Saudi Arabia and Israel want regime change in Iran, and the only path to regime change, in their view, is through war. They want the U.S. to fight this war for them. And if Israel moves to formally annex Palestinian territories, that would also spark a war.

Finally, there is this bit of insanity from Neocon war hawk Senator Lindsey “Stonewall’ Graham. Lindsey Graham proposes invading Venezuela to oust Maduro:

“Trump said rightly, Maduro’s not the legitimate leader of Venezuela. The entire region supports the Trump approach, that Guaidó is the legitimate leader,” Graham said on Fox News Sunday. “I would do exactly what Reagan did [in Grenada in 1983]. I would give Cuba the ultimatum to get out of Venezuela. If they don’t, I would let the Venezuelan military know, you’ve got to choose between democracy and Maduro. And if you choose Maduro and Cuba, we’re coming after you. This is in our backyard.”

This is a bastardized version of the Monroe Doctrine, which sought to check further European colonization in the western hemisphere, and represents Gunboat Diplomacy.
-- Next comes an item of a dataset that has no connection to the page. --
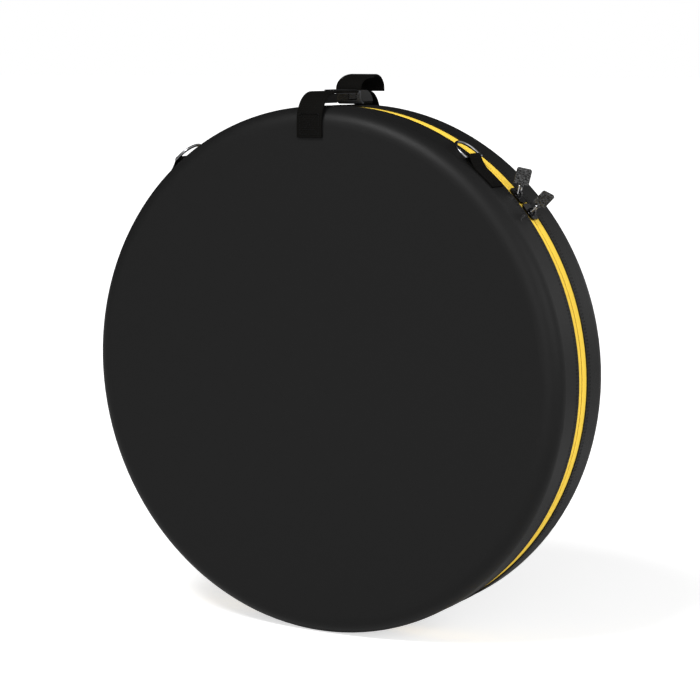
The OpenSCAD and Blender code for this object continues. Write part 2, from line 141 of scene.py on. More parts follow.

U.S. intervention in Latin America has turned out so well for us in the past (sarcasm).

Graham called on the United States to be ready to intervene militarily in Venezuela last week in a piece in the Wall Street Journal. There, as in his Fox interview, the senator argued Cuba is helping to prop up Maduro, and that the US should use its military to counter what Graham called the “Western Hemisphere version of Iran.”

Really? Cuba is an Islamic theocracy? Who knew. Russia is the principal sponsor of Cuba and the Maduro government of Venezuela.

Congress has not authorized any military action in Venezuela, it’s not even being seriously debated. Unilateral action by an imperial president would violate the Constitution.